"Vejo ao fundo de tudo o âmago do silêncio. Silêncios
que a espaços me vão interrompendo o cantar contínuo que vive cá dentro. O
cantar com que embalo todos os pensamentos que não digo em voz alta, nem se me
escorrem por outros gestos. No silêncio de quando não canto cá dentro sou capaz
de ouvir a respiração de uma árvore Pinus longaeva.
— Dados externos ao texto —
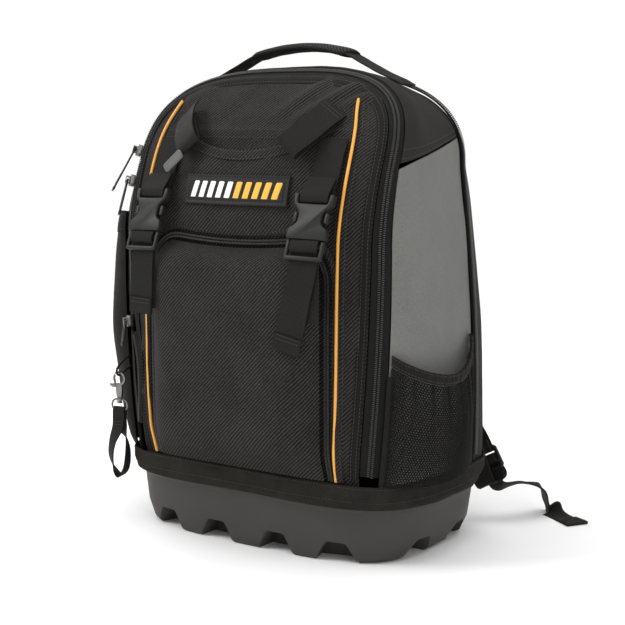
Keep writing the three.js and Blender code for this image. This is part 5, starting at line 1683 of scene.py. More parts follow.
def front_strap_lines(side):
    place, across = strap_frame(side)
    thread = lambda y, z: from_frame(place, (0, y, z))
    on_panel = lambda z, out: front_point(side * strap_x, z, out)
    upper = [on_panel(399, 5), on_panel(385, 5), on_panel(366, 5.4)] + [thread(*p) for p in SOCKET_THREAD]
    fold = on_panel(363, 9.6)
    upper += [lerp(fold, thread(30, 3.6), 0.45), fold]
    end_z, foot_z, end_x, sway = STRAP_TAILS[side]
    x = side * strap_x
    down = pocket_point(0.86 * side, foot_z)
    anchor = np.array([x, down[1] - 6.4, foot_z])
    lower = [anchor, lerp(anchor, thread(-32, -5.6), 0.5)] + [thread(*p) for p in PRONG_THREAD]
    last = thread(-32, -3.4)
    for share in (0.3, 0.65, 1):
        lower.append(
            np.array(
                [lerp(x, side * end_x, share), last[1] - 0.6 - sway * share, lerp(last[2], end_z, share)]
            )
        )
    return [(p, across) for p in upper], [(p, across) for p in lower]


def band(name, node, line, width, thickness, steps, material="webbing", replaces=True, **more):
    """A webbing band for a node."""
    made = mesh_object(name, *band_mesh(line, width, thickness, steps, **more), surfaces[material], 50)
    return settle(made, node, (node,) if replaces else ())


def band_stitches(name, node, line, width, places, thickness):
    """Rows of stitches across a band, each given as (place along, share of the width, on its back)."""
    rows = []
    at = np.array([row[0] for row in line], float)
    sideways = np.array([row[1] for row in line], float)
    fine = np.linspace(0, 1, 200)
    path = smooth_line(at, fine)
    across = smooth_line(sideways, fine, False, "catmullrom")
    ahead = unit(np.gradient(path, axis=0))
    across = unit(across - ahead * np.sum(across * ahead, axis=1, keepdims=True))
    out = np.cross(ahead, across)
    way = walked(path)
    pick = lambda table, where: np.array([np.interp(where, way, table[:, k]) for k in range(3)])
    for start, end, left, right, face in places:
        start, end = (s if s >= 0 else way[-1] + s for s in (start, end))
        points, ups = [], []
        for s in np.linspace(0, 1, 16):
            where = lerp(start, end, s)
            side = pick(out, where) * face
            points.append(pick(path, where) + pick(across, where) * lerp(
                left, right, s
            ) * width / 2 + side * (thickness / 2 + 0.08))
            ups.append(side)
        rows.append((np.array(points), np.array(ups)))
    return stitches(name, node, rows, "thread", 2.6)


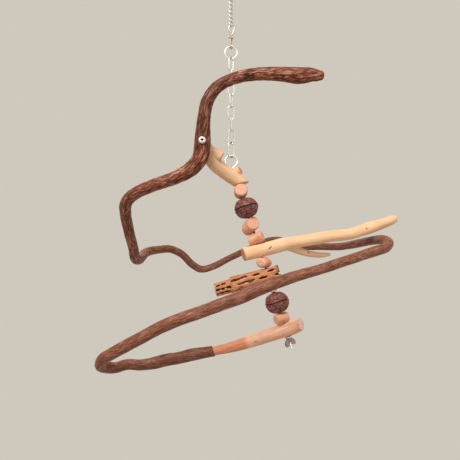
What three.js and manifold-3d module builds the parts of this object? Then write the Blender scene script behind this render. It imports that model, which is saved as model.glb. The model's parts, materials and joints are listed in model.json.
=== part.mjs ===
// Hanging bird play gym. A loose spiral of natural vine runs between two peeled sticks, which are strung with
// beads, walnuts and cholla wood on one straight steel rod. The rod's eye hangs on a chain.
// Millimetres, +Z up. The origin is the place inside the top ring where a hook carries it all.

import * as THREE from 'three';
import { mergeVertices } from 'three/addons/utils/BufferGeometryUtils.js';
import Module from 'manifold-3d';

const wasm = await Module();
wasm.setup();

// Clearances
const fitGap = 0.3; // between two pieces that touch
const pinGap = 0.15; // around a pin in its hole
const overrun = 1; // how far a cutter runs past the face that it opens

// Chain
const hangingRingWire = 2.4;
const hangingRingDiameter = 22;
const curbLinkCount = 7;
const curbWire = 1.7;
const curbLinkWidth = 7.2;
const curbLinkLength = 9.2;
const curbLinkTwist = THREE.MathUtils.degToRad(90);
const curbTurn = THREE.MathUtils.degToRad(-45); // turns the chain's lower wires towards the front
const ringWire = 1.9;
const ringDiameter = 18;
const linkWire = 1.5;
const linkWidth = 9.2;
const linkLength = 19.15;
const linkTurns = [45, 100, 0, 70, 0, 90, 0].map(THREE.MathUtils.degToRad);
const connectorWire = 1.9;
const connectorWidth = 11.4;
const connectorLength = 22;
const connectorTurn = THREE.MathUtils.degToRad(45);

// Trigger clasp
const claspTurn = THREE.MathUtils.degToRad(68);
const claspLoopWidth = 7.8;
const claspLoopHeight = 13.1;
const claspLoopWire = 2;
const swivelPostDiameter = 2.2;
const swivelHeadDiameter = 3.4;
const swivelHeadThickness = 0.9;
const claspBarrelDiameter = 6.2;
const claspBarrelHeight = 3.2;
const claspHookWidth = 7.2; // between the middles of its two sides
const claspHookDrop = 14.4; // from the barrel's middle to the middle of the hook's bottom
const claspHookWire = 2.6;
const gateEyeDiameter = 3;
const gateThickness = 1.6;
const gateCheekThickness = 0.8;
const gatePinDiameter = 1.2;
const gateKnobDiameter = 2.4;

// Rod with its bent eye
const rodDiameter = 3.2;
const rodEyeDiameter = 18.8;
const rodEyeWire = 2.8;
const rodEndLength = 2.5; // past the wing nut
const rodTiltSideways = THREE.MathUtils.degToRad(-17.6);
const rodTiltForwards = THREE.MathUtils.degToRad(-7.5);

// Beads: diameter across the grain and length along it, degrees that the grain turns about the rod from the
// right, degrees that it rises, and how far along the grain the middle lies from the rod. All but the degrees
// are shares of a stout bead's diameter and length.
const beadDiameter = 17.2;
const beadLength = 17;
const topBead = bead(0.727, 0.765, -25, 12, 0.153);
const beads = [
  bead(1, 0.853, -86, 8, 0.03),
  bead(1, 1, -58, 13, -0.206),
  bead(0.802, 1.088, -22, 5, 0),
  bead(0.71, 1, -122, 6, 0),
  bead(0.686, 0.706, -90, 0, 0),
  bead(0.71, 1, -152, 2, 0.059),
];
const beadEdge = 1.6; // rounding of a bead's rim
const twigStubDiameter = 6.4; // the side shoot on the lowest bead
const twigStubLength = 10.5;
const walnutHeight = 26.5;
const walnutLength = 30.5; // from point to point, across the rod
const walnutDepth = 28;
const chollaDiameter = 19;
const chollaBore = 11.5;
const chollaLength = 84.5;
const chollaOverhang = 15.5; // from the rod to the piece's right end
const chollaTilt = THREE.MathUtils.degToRad(2); // its bore runs a little askew
const chollaSlotRows = 7;
const chollaSlotLength = 11;
const chollaSlotWidth = 2.8;
const chollaSlotPitch = 16.4;
const perchDiameter = 17.4; // at the rod
const perchReach = 193; // from the rod to the tip
const twigReach = 92; // from the rod to the twig's tip
const bottomStickDiameter = 17; // at the rod
const washerDiameter = 9;
const washerThickness = 1;
const nutDiameter = 7.4;
const nutHeight = 5;
const nutWingSpan = 18.5;
const nutWingRise = 6; // of the wings below the nut's foot
const nutWingThickness = 1.7;
const nutTurn = THREE.MathUtils.degToRad(40);

// Top stick
const topStickDiameter = 18.5;
const topStickEnd = 32; // from the eye's centre down the rod to the stick's cut end

// Vine
const vineReach = 200;
const vineThickness = 20;
const screwHeadDiameter = 9.2;
const screwHeadHeight = 2.6;
const screwDiameter = 4;
const screwLength = 38;
const screwRecessWidth = 1.3;
const screwRecessLength = 4.8;
const dowelDiameter = 5;
const dowelLength = 32;

// Facets
const wireSides = 8;
const ringSteps = 20;
const linkEndPoints = 7;
const hookSteps = 16;
const pinSides = 8;
const headSides = 16;
const walnutSides = 20;
const walnutRings = 12;
const stickSides = 12;
const vineSides = 10;
const vineStepLength = 16;
const perchSteps = 18;
const twigSteps = 8;
const topStickSteps = 14;
const topStubSteps = 3;
const bottomStickSteps = 12;
const gateSteps = 4;
const boreSides = 12;

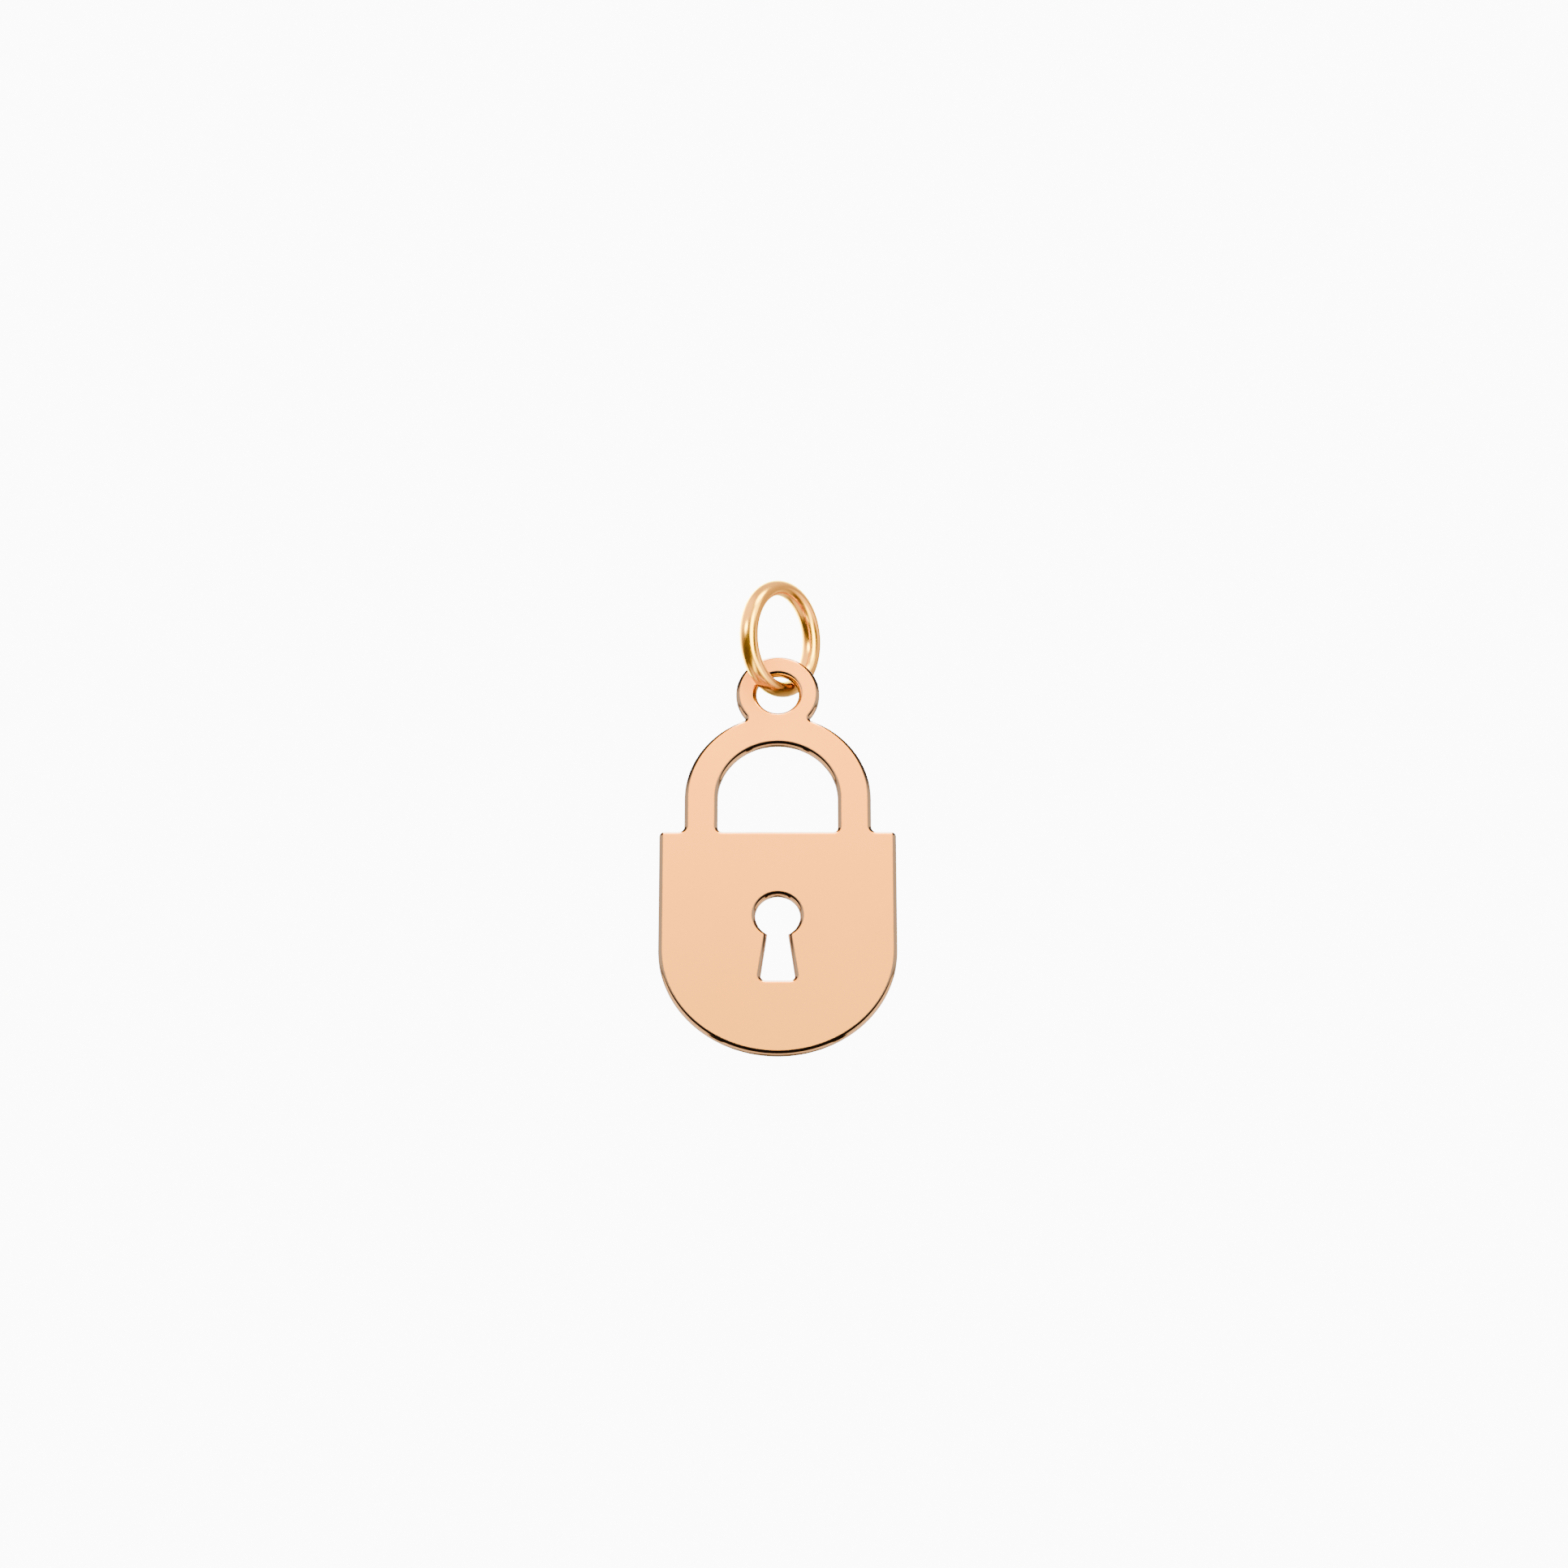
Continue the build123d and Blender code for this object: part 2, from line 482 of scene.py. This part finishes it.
def draw_keyhole(plate, levels, inset, y):
    """Right half of the keyhole, widened by inset."""
    centre, slot_foot = levels["keyhole"], levels["slot_foot"]
    radius = in_mm(plate.keyhole_diameter / 2)
    throat = in_mm(plate.slot_throat_width / 2)
    foot = in_mm(plate.slot_foot_width / 2)
    corner = in_mm(plate.slot_corner_round)
    throat_z = centre - sqrt(radius**2 - throat**2)

    # The slot's side, as a line down from the throat, with its outward normal
    side_length = hypot(foot - throat, slot_foot - throat_z)
    side_x = (foot - throat) / side_length
    side_z = (slot_foot - throat_z) / side_length
    out_x, out_z = -side_z, side_x

    # Where the widened circle meets the widened side
    start_x = throat + out_x * inset
    start_z = throat_z + out_z * inset - centre
    along = start_x * side_x + start_z * side_z
    short = start_x**2 + start_z**2 - (radius + inset) ** 2
    step = -along + sqrt(along**2 - short)
    meet_x = start_x + side_x * step
    meet_z = start_z + side_z * step
    round_turn = atan2(meet_x, meet_z)

    # The foot's corner touches the side and the foot from inside the slot
    corner_z = slot_foot + corner
    corner_x = throat + (-corner - out_z * (corner_z - throat_z)) / out_x

    pen = Pen(0, y, centre + radius + inset)
    pen.arc(0, centre, round_turn, KEYHOLE_STEPS)
    pen.line_to(corner_x + out_x * (corner + inset), corner_z + out_z * (corner + inset))
    pen.arc(corner_x, corner_z, QUARTER + atan2(out_z, out_x), CORNER_STEPS)
    pen.line_to(0, slot_foot - inset)


def rim_profile(plate):
    """Inset and height above the middle plane of each line across a rim, out to the front face."""
    half = in_mm((plate_high.y - plate_low.y) / 2)
    radius = in_mm(plate.edge_round)
    lines = [(0.0, 0.0)]
    for step in range(plate.rim_steps + 1):
        turned = QUARTER * step / plate.rim_steps
        lines.append((radius * (1 - cos(turned)), half - radius + radius * sin(turned)))
    lines.append((radius + in_mm(plate.rim_margin), half))
    return lines


def add_rim(draw, plate, levels):
    """Draws one edge of the plate line by line across its rim and bridges the lines to a strip."""
    mesh = bpy.context.object.data
    middle = in_mm(plate_middle_y)
    before = None
    for inset, height in rim_profile(plate):
        start = len(bmesh.from_edit_mesh(mesh).verts)
        draw(plate, levels, inset, middle - height)
        end = len(bmesh.from_edit_mesh(mesh).verts)
        if before:
            low, high = before
            select_vertices(lambda vertex: low <= vertex.index < high or start <= vertex.index < end)
            bpy.ops.mesh.bridge_edge_loops()
        before = (start, end)


def start_mesh():
    """A new object with an empty mesh, in edit mode."""
    deselect_all()
    bpy.ops.mesh.primitive_plane_add(size=START_SIZE, location=(0, 0, 0))
    bpy.ops.object.mode_set(mode="EDIT")
    bpy.ops.mesh.delete(type="VERT")
    return bpy.context.object


def add_mirror_image(piece, axes):
    """Adds the mirror image of the piece being edited, along the one of its three axes that is marked."""
    bpy.ops.object.mode_set(mode="OBJECT")
    bpy.ops.object.modifier_add(type="MIRROR")
    mirror = piece.modifiers[-1]
    mirror.use_axis = axes
    mirror.merge_threshold = CLOSE
    bpy.ops.object.modifier_apply(modifier=mirror.name)
    bpy.ops.object.mode_set(mode="EDIT")


def check_closed(piece):
    """Raises an error if a piece's mesh is empty or has an open edge."""
    mesh = bmesh.new()
    mesh.from_mesh(piece.data)
    closed = len(mesh.faces) > 0 and all(edge.is_manifold for edge in mesh.edges)
    mesh.free()
    if not closed:
        raise RuntimeError(f"the mesh of {piece.name} isn't closed")


def finish_mesh(piece, name):
    """Brings a piece drawn in millimetres to metres, with its place in its mesh, and names it."""
    bpy.ops.object.mode_set(mode="OBJECT")
    piece.scale = (MM, MM, MM)
    bpy.ops.object.transform_apply(location=True, rotation=True, scale=True)
    piece.name = name
    piece.data.name = name
    piece.data.materials.clear()
    check_closed(piece)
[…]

Está algures nesta dimensão, neste planeta, completamente cercada de um lugar
que a natureza invadiu só para si. Nenhum homem saberá ao certo quem é esta
árvore em concreto. Nem eu, que sou capaz de a ouvir no silêncio do silêncio,
sei da sua geografia. Ouço acerca do momento em que foi colocado o espirito num
dos muitos animais que desde sempre ali estariam habitando. No céu o sol dançou
durante muito tempo. As Auroras Boreais eram visíveis em qualquer noite, em
qualquer ponto deste planeta. O sol dançou como voltou a dançar por diversas
vezes. Tantas quantas foram necessárias.
Quanto mais
pequeno o animal é maior tendência ele tem em deslocar-se rapidamente,
construindo em segundos uma Civilização. Num modelo muito parecido ao dos seres
perfeitos que nos visitam de vez em quando. A sua lei é a lei que rege o resto
de todas as figuras celestes que parecem animicamente inertes. As nossas leis,
os nossos tribunais, o arrasto de uma justiça cega – é tudo exatamente da mesma
forma. A árvore falou-me acerca de uma guerra interminável entre aquilo que
somos animais e aquilo que somos espirito. Foi assim que começaram todas as
guerras entre os homens. Em especial esta última, pela qual temeu a todo o
instante. E pela qual continuará a chorar o desaparecimento de certas naturezas
que ao principio, ainda pertenciam àquela dimensão única.
Ouço uma árvore a
chorar no silêncio do silêncio, confundindo as suas lágrimas com aquelas que
caiem sobre esta folha. A árvore conta que outra árvore lhe contou que um homem
iluminado, mas temente do dogma, tinha sido esfaqueado no lugar em que o sol
também dançou – um sol incapaz de todas as violências; porque violência é da
própria natureza deste lugar no Universo. Os animais alimentam-se uns dos
outros, inclusive os animais humanos que cedem sempre na sua biologia mais
primária: aquela que existia ante de lhes se colocado o espirito. A violência é
o dado mais antigo que nos protegia dos animais maiores. Agora, já nada disso é
necessário – apesar dessa ligação primária se parecer com o conforto do ventre
materno. Por isso continuamos a não querer resistir, a ser capazes de aproximar
os polos mais distantes. Entre o ódio e a paixão não existe qualquer diferença,
pois também é primário o dever de preservar a espécie. Um dia chegou o espirito
que fez por confundir todas estas coisas; para certas sensibilidades trata-se
de um caos que é gerador de mais caos: barulhos subterrâneos, cidades inteiras
despertas pela noite, luzes alheias à natureza, multiplicadas através do
inventor, aquele que se coloca ao serviço da criação em razão do amor; mais que
não seja, pela única companhia que às vezes só o espirito proporciona. Amor a
essa metade que surgiu e da qual ninguém tem memória. A única coisa que os
seres deixaram nesta dimensão foi isso mesmo: a metade que não é animal."